Coming around the corner at month 8, I knew that I was struggling.  I am over half way through this race, yet the thought of 3 more months of this made my heart sink.  I am not going to lie.  Sometimes the race is hard.  Actually a lot of the time it is challenging.  In more ways than one.  
 
I was at the point in a race where I was really dreading the path ahead.  For me, it is a mental battle.  It started at debrief.  My mind desires what is easy, what is comfortable and whatever causes the least amount of effort.  Home is that place where I think that I’ll be satisfied.  “If only I could just go home.”  This is the thought that races through my mind, it gets so loud sometimes that I start to question whether or not I should actually do what my mind is telling me.  
 
These thoughts are lies.  They start out so small and innocent and Satin tries to use them detour me from the mission.
 
But God is good.  He knew just what I needed.  
 
I breeze through debrief.  I enjoy the rest and relaxation that comes with it.  All the while wondering how in the world I am going to make it through the last 3 months.

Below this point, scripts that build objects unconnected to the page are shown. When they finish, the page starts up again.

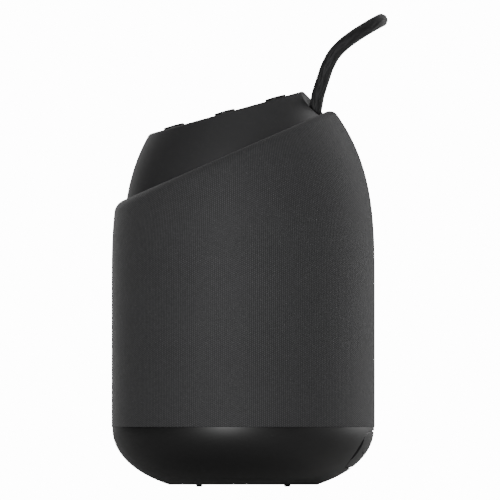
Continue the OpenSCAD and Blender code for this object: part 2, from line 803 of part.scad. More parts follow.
module usb_socket() {
    inner_w = usb_w - 2 * usb_shell_t;
    inner_h = usb_h - 2 * usb_shell_t;
    tongue_t = 0.7;
    tongue_w = inner_w - 1.6;
    tongue_back = 0.6;
    color("#c3c5c8") intersection() {
        translate([usb_x, port_face_y - usb_depth, usb_z]) difference() {
            stadium(usb_w, usb_h);
            difference() {
                translate([0, 1, 0]) stadium(inner_w, inner_h);
                translate([-tongue_w / 2, 0, -tongue_t / 2]) cube([tongue_w, usb_depth - tongue_back, tongue_t]);
            }
        }
        translate([usb_x - usb_w, 0, 0]) cube([2 * usb_w, port_face_y, seam_z]);
    }
}
module aux_jack() {
    body_y = port_face_y - jack_shoulder - jack_depth;
    color("#202124") difference() {
        union() {
            translate([jack_x - jack_w / 2, body_y, board_top]) cube([jack_w, jack_depth, jack_h]);
            translate([jack_x, port_face_y - jack_shoulder - eps, jack_z]) rotate([-90, 0, 0])
                cylinder(r = jack_nose_r, h = jack_shoulder + eps);
        }
        translate([jack_x, port_face_y - jack_bore_l, jack_z]) rotate([-90, 0, 0])
            cylinder(r = jack_bore_r, h = jack_bore_l + 1);
    }
}

// --- Key deck -----------------------------------------------------------------------------
mat_gap = 0.15;
mat_d = mat_t + 0.2;               // depth of the mat's recess
deck_under = -mat_d - deck_t;      // underside of the cap's deck
key_low = -mat_d + key_travel + 0.15;
post_r = 1.8;
post_gap = 0.3;
switch_w = 4.5;
switch_h = 1.6;
stem_r = 1;
stem_h = 0.7;
key_board_z = deck_under - 4.6;    // underside of the key board
key_board_t = 1.2;
key_board_r = 20.6;
key_boss_xy = 12.2;
boss_under_r = 2.5;
switch_z = key_board_z + key_board_t;
stem_top = switch_z + switch_h + stem_h;
led_place = [8, -8];
pipe_r = 0.8;
pipe_gap = 0.1;

// Each child in the deck's own frame: local Z is the deck's normal, local Y rises to the back.
module on_deck() {
    translate([0, -deck_forward, deck_z - deck_forward * tan(deck_tilt)]) rotate([deck_tilt, 0, 0])
        children();
}
// A point of the deck's frame in the body's frame.
function deck_to_body(p) = [
    p[0],
    -deck_forward + p[1] * cos(deck_tilt) - p[2] * sin(deck_tilt),
    deck_z - deck_forward * tan(deck_tilt) + p[1] * sin(deck_tilt) + p[2] * cos(deck_tilt)
];
key_places = [[0, -1], [0, 0], [0, 1], [1, 0], [-1, 0]];
module at_key(place) { on_deck() translate([place[0] * key_pitch, place[1] * key_pitch, 0]) children(); }
module at_keys() { for (p = key_places) translate([p[0] * key_pitch, p[1] * key_pitch, 0]) children(); }

module key_mat() {
    color("#0e0e0f") on_deck() translate([0, 0, -mat_t]) difference() {
        cylinder(r = mat_r, h = mat_t);
        at_keys() translate([0, 0, -1]) cylinder(r = key_r + key_gap, h = mat_t + 2);
        translate([led_place[0], led_place[1], -1]) cylinder(r = pipe_r + pipe_gap, h = mat_t + 2);
    }
}
// A key with the post below it that reaches its switch.
module key(place) {
    color("#0a0a0b") at_key(place) {
        translate([0, 0, key_low]) cylinder(r = key_r, h = key_rise - key_low);
        translate([0, 0, stem_top]) cylinder(r = post_r, h = key_low - stem_top + eps);
    }
}
module stem(place) {
    color("#d8d4c8") at_key(place) translate([0, 0, switch_z + switch_h - key_travel - 0.2])
        cylinder(r = stem_r, h = stem_h + key_travel + 0.2);
}
module key_switches() {
    color("#2c2d30") on_deck() at_keys() translate([0, 0, switch_z]) difference() {
        translate([-switch_w / 2, -switch_w / 2, 0]) cube([switch_w, switch_w, switch_h]);
        translate([0, 0, switch_h - 2 * key_travel - 0.4]) cylinder(r = stem_r + 0.1, h = switch_h);
    }
}
module key_board() {
    color("#1f5a36") on_deck() translate([0, 0, key_board_z]) difference() {
        cylinder(r = key_board_r, h = key_board_t);
        corners(key_boss_xy) translate([0, 0, -1]) cylinder(r = shank_r + hole_gap, h = key_board_t + 2);
    }
}
module status_led() {
    size = [1.6, 0.8, 0.6];
    color("#e9e4c8") on_deck() translate([led_place[0] - size[0] / 2, led_place[1] - size[1] / 2, switch_z])
        cube(size);
}
module light_pipe() {
    color("#c8ccd0") on_deck() translate([led_place[0], led_place[1], switch_z + 0.7])
        cylinder(r = pipe_r, h = -switch_z - 0.7);
}

module key_volume_down() { key(key_places[0]); }
module key_play() { key(key_places[1]); }
module key_volume_up() { key(key_places[2]); }
module key_power() { key(key_places[3]); }
module key_link() { key(key_places[4]); }
module stem_volume_down() { stem(key_places[0]); }
module stem_play() { stem(key_places[1]); }
module stem_volume_up() { stem(key_places[2]); }
module stem_power() { stem(key_places[3]); }
module stem_link() { stem(key_places[4]); }

// --- Strap: a round cord in a loop --------------------------------------------------------
// One leg's route from the pivot at the cap's back to the loop's tip, where it crosses over,
// with heights above the pivot.
leg_shape = [
    [7, 24.3, 0], [7.3, 25.0, 3.7], [7.9, 25.9, 6.7], [8.5, 26.9, 9.7],
    [9.0, 27.9, 12.7], [9.3, 28.9, 14.8], [9.5, 30.0, 16.8], [9.6, 31.6, 18.8],
    [9.6, 33.7, 20.8], [9.3, 36.3, 22.8], [8.3, 39.3, 24.8], [6.3, 42.6, 26.8],
    [3.4, 45.1, 28.2], [0, 46.1, 28.7]
];
leg_z = deck_z + 0.5;    // height of the pivot
leg_route = [for (p = leg_shape) [p[0], p[1], leg_z + p[2]]];
strap_route = concat(
    leg_route,
    [for (i = [len(leg_route) - 2:-1:0]) [-leg_route[i][0], leg_route[i][1], leg_route[i][2]]]
);
strap_pivot = leg_route[0];
strap_lean = 11;         // of the legs at the cap, from upright to the back
strap_hole_r = strap_d / 2 + strap_gap;
strap_sides = 10;
grip_h = 9;              // length of the hole in the cap's thickened wall
grip_r = 5.8;
ferrule_l = 7;
ferrule_t = 0.9;
dimple_r = 6;
dimple_out = 3.7;        // of the dimple's centre from the pivot
dimple_lean = 33;

function unit(v) = v / norm(v);
function cross_unit(a, b) = unit(cross(a, b));
// Direction of a route at one of its points.
function heading(p, i) = unit(p[min(i + 1, len(p) - 1)] - p[max(i - 1, 0)]);
// One ring of a tube, square to the direction h, its first side turned towards "up".
function tube_ring(c, h, r, up) =
    let (u = cross_unit(up, h), v = cross(h, u))
    [for (k = [0:strap_sides - 1])
        let (a = 360 * k / strap_sides) c + r * (cos(a) * u + sin(a) * v)];

// A tube along a route as one closed polyhedron, with a round cap at both ends.
module round_tube(p, r) {
    last = len(p) - 1;
    up = [0, -1, 0.8];
    cap_angles = [75, 50, 25];
    start = [for (a = cap_angles) tube_ring(p[0] - heading(p, 0) * r * sin(a), heading(p, 0), r * cos(a), up)];
    middle = [for (i = [0:last]) tube_ring(p[i], heading(p, i), r, up)];
    end = [for (i = [2:-1:0]) tube_ring(
        p[last] + heading(p, last) * r * sin(cap_angles[i]), heading(p, last), r * cos(cap_angles[i]), up)];
    rings = concat(start, middle, end);
    n = strap_sides;
    m = len(rings);
    points = concat([for (ring = rings) for (q = ring) q],
        [p[0] - heading(p, 0) * r, p[last] + heading(p, last) * r]);
    faces = concat(
        [for (j = [0:m - 2], k = [0:n - 1]) [j * n + k, (j + 1) * n + k, (j + 1) * n + (k + 1) % n]],
        [for (j = [0:m - 2], k = [0:n - 1]) [j * n + k, (j + 1) * n + (k + 1) % n, j * n + (k + 1) % n]],
        [for (k = [0:n - 1]) [m * n, k, (k + 1) % n]],
        [for (k = [0:n - 1]) [m * n + 1, (m - 1) * n + (k + 1) % n, (m - 1) * n + k]]
    );
    polyhedron(points, faces);
}

// Each child at both legs, local Z along the leg and the origin at its pivot.
module at_legs() {
    for (s = [-1, 1]) translate([s * strap_pivot[0], strap_pivot[1], strap_pivot[2]])
        rotate([-strap_lean, 0, 0]) children();
}

module strap() { color("#1d1d20") round_tube(strap_route, strap_d / 2); }
module strap_ends() {
    color("#1d1d20") at_legs() translate([0, 0, -grip_h - ferrule_l])
        cylinder(d = strap_d, h = grip_h + ferrule_l - strap_d / 2 - 0.15);
}
module strap_ferrules() {
    color("#a9abae") at_legs() translate([0, 0, -grip_h - ferrule_l]) difference() {
        cylinder(d = strap_d + 2 * ferrule_t + 0.04, h = ferrule_l - 0.1);
        translate([0, 0, -1]) cylinder(d = strap_d + 0.04, h = ferrule_l + 2);
    }
}

// --- Top cap ------------------------------------------------------------------------------
cap_z = chassis_top + gasket_t;
cap_boss_r = 3.4;
cap_boss_h = 12;

module top_cap() {
    color("#26272a") difference() {
        union() {
            difference() {
                intersection() {
                    body_solid(rim_t, 0);
                    below_deck();
                    translate([0, 0, cap_z]) cylinder(r = body_r, h = deck_z);
                }
                intersection() {
                    body_solid(rim_t + cap_wall, 0);
                    below_deck(-deck_under);
                }
            }
            corners(cap_screw_xy) translate([0, 0, cap_z]) cylinder(r = cap_boss_r, h = cap_boss_h);
            on_deck() corners(key_boss_xy) translate([0, 0, switch_z])
                cylinder(r = boss_under_r, h = -switch_z - mat_d - 0.5);
            // the thick wall that grips the strap, kept just inside the outer face
            intersection() {
                at_legs() translate([0, 0, -grip_h]) cylinder(r = grip_r, h = 2 * grip_h);
                body_solid(rim_t + cap_wall / 2, 0);
            }
        }
        corners(cap_screw_xy) translate([0, 0, cap_z - 1]) cylinder(r = shank_r + thread_gap, h = cap_boss_h - 2);
        on_deck() {
            translate([0, 0, -mat_d]) cylinder(r = mat_r + mat_gap, h = 2 * mat_d);
            at_keys() translate([0, 0, deck_under - 1]) cylinder(r = post_r + post_gap, h = deck_t + 2);
            translate([led_place[0], led_place[1], deck_under - 1]) cylinder(r = pipe_r + pipe_gap, h = deck_t + 2);
            corners(key_boss_xy) translate([0, 0, switch_z - 1])
                cylinder(r = shank_r + thread_gap, h = board_shank - key_board_t + 1.2);
        }
        at_legs() {
            translate([0, 0, -2 * grip_h]) cylinder(r = strap_hole_r, h = 3 * grip_h);
            translate([0, dimple_out * sin(dimple_lean - strap_lean), dimple_out * cos(dimple_lean - strap_lean)])
                sphere(r = dimple_r);
        }
    }
}

// --- Assembly -----------------------------------------------------------------------------

base_cup();
feet();
port_cover();
base_seal();
housing_screws();
fabric_sleeve();
grille_cage();
chassis();
chassis_lid();
chassis_gaskets();
chassis_screws();
driver_gaskets();
right_basket();
right_magnet();
right_voice_coil();
right_cone();
right_surround();
right_spider();
left_basket();
left_magnet();
left_voice_coil();
left_cone();
left_surround();
left_spider();
front_radiator_frame();
front_radiator_plate();
front_radiator_surround();
rear_radiator_frame();
rear_radiator_plate();
rear_radiator_surround();
battery_cradle();
battery();
speaker_leads();
battery_leads();
key_cable();
main_board();
board_screws();
radio_shield();
board_chips();
usb_socket();
aux_jack();
top_cap();
key_mat();
key_volume_down();
key_play();
key_volume_up();
key_power();
key_link();
stem_volume_down();
stem_play();
stem_volume_up();
stem_power();
stem_link();
key_switches();
key_board();
status_led();
light_pipe();
strap();
strap_ends();
strap_ferrules();
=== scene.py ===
import math
import bmesh
import bpy
import numpy as np
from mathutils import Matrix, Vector
from mathutils.kdtree import KDTree


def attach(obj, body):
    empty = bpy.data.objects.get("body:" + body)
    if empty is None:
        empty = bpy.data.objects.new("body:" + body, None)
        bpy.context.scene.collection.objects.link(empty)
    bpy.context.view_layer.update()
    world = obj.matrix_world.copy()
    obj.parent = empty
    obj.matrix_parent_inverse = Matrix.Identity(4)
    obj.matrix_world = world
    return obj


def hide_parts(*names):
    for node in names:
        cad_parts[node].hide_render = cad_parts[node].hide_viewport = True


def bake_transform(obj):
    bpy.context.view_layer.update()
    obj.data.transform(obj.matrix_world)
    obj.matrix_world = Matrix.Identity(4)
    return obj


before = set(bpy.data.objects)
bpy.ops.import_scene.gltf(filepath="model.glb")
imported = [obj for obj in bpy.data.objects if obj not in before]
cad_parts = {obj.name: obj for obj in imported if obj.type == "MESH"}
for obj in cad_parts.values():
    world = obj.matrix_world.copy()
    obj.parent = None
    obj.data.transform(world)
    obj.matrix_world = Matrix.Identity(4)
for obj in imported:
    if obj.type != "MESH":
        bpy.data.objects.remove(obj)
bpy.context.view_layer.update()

# --- Camera -------------------------------------------------------------------------------
# A flat view, with no perspective, square to the speaker's right side at mid height. The
# script's sizes are in millimetres, and MM turns them into the scene's metres.
MM = 0.001
view_width = 167.08 * MM
view_middle = (2.27 * MM, 79.13 * MM)       # along Y and Z
view_distance = 0.6
camera = bpy.data.objects.new("camera", bpy.data.cameras.new("camera"))
camera.data.type = "ORTHO"
camera.data.ortho_scale = view_width
camera.location = (view_distance, *view_middle)
camera.rotation_euler = (math.pi / 2, 0, math.pi / 2)
bpy.context.scene.collection.objects.link(camera)
bpy.context.scene.camera = camera


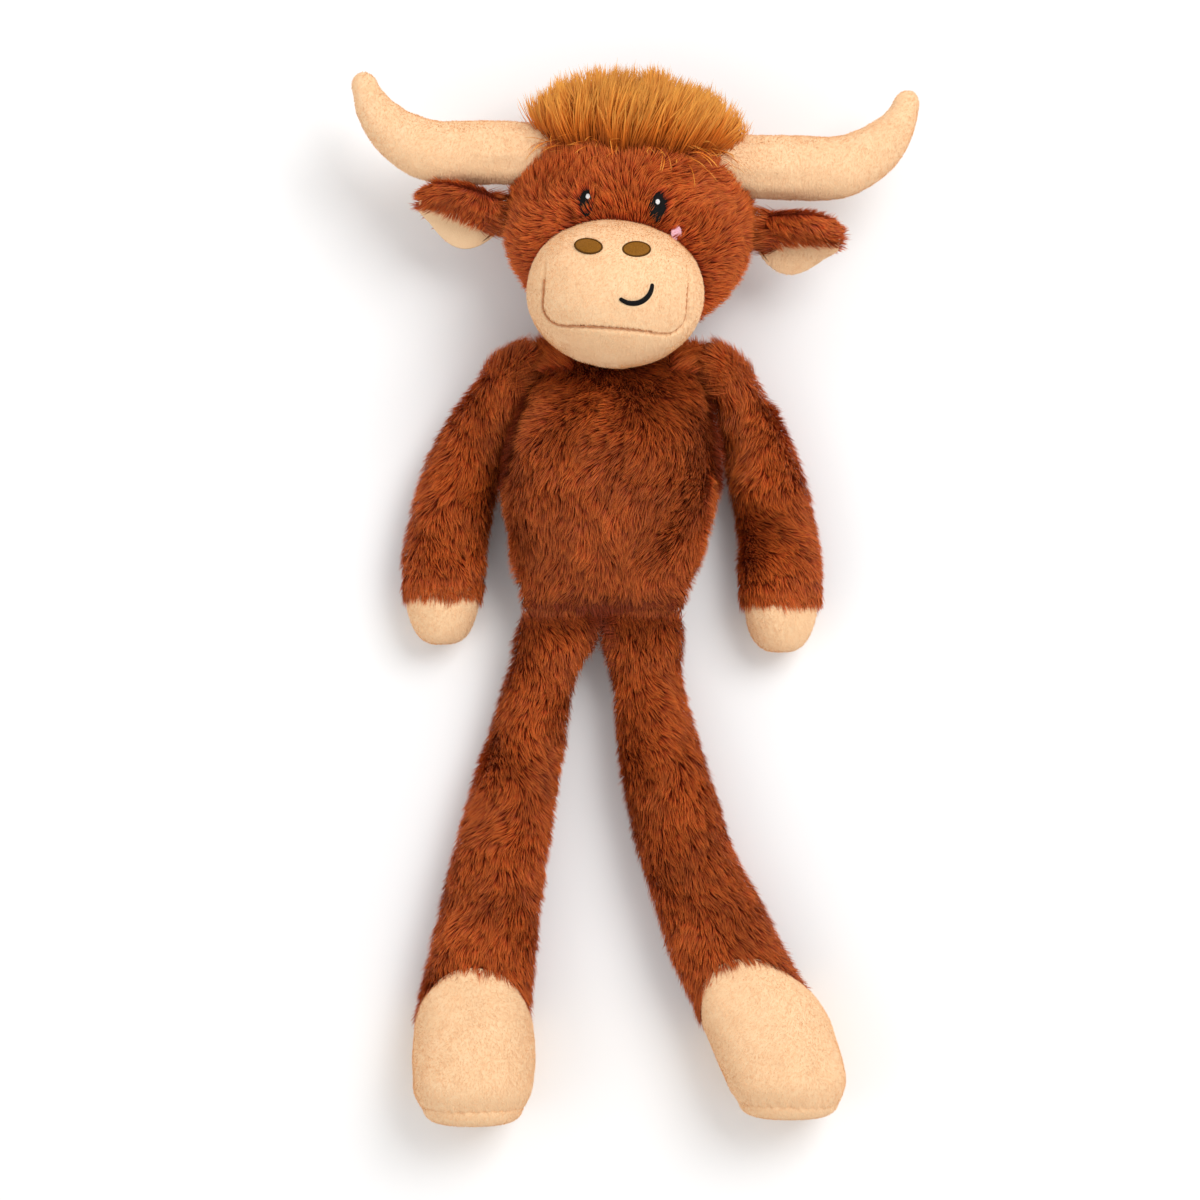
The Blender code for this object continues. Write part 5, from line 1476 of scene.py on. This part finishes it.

Mentally I am tired and I don’t know if I can mentally push myself anymore. Then who do I see on the path up ahead of me?  
 
None other than my Dad.
 
 
He is standing there in the exact spot that I need.  He has the biggest smile on his face!  He encourages me and says, “I am so proud of you Paige, keep going!” He believes in me.  He believes that I can finish strong even when I think that I can not take another step forward.  He loves me and knows that I will not give up.
 
He was just what I needed.  My face lite up with the biggest smile when I saw him.  One of my favorite people in the entire world flew 5+ hours down to join with me on this crazy adventure.  He traveled alone too!  (Not one of his favorite things in the world.) It was just the encouragement I need to dig my feet in and pick up my pace. 
 
I will finish strong.  I will run the race.  I am not finished yet.  
 
I also think back to my running races before the Race and remember that my Dad came to every stinkin’ one of those races.  So I shouldn’t have been surprised to see him cheer me on out here.
 
Dad,
Thank you for coming to see me.  It meant the world to me.  I love you and I will see you very soon. Thanks for being my biggest fan.  I love you!
 
Pray for me to really dig in these last 3 months.  
Pray for me as a leader of my team that I lead not out of my own strength, but out of His strength.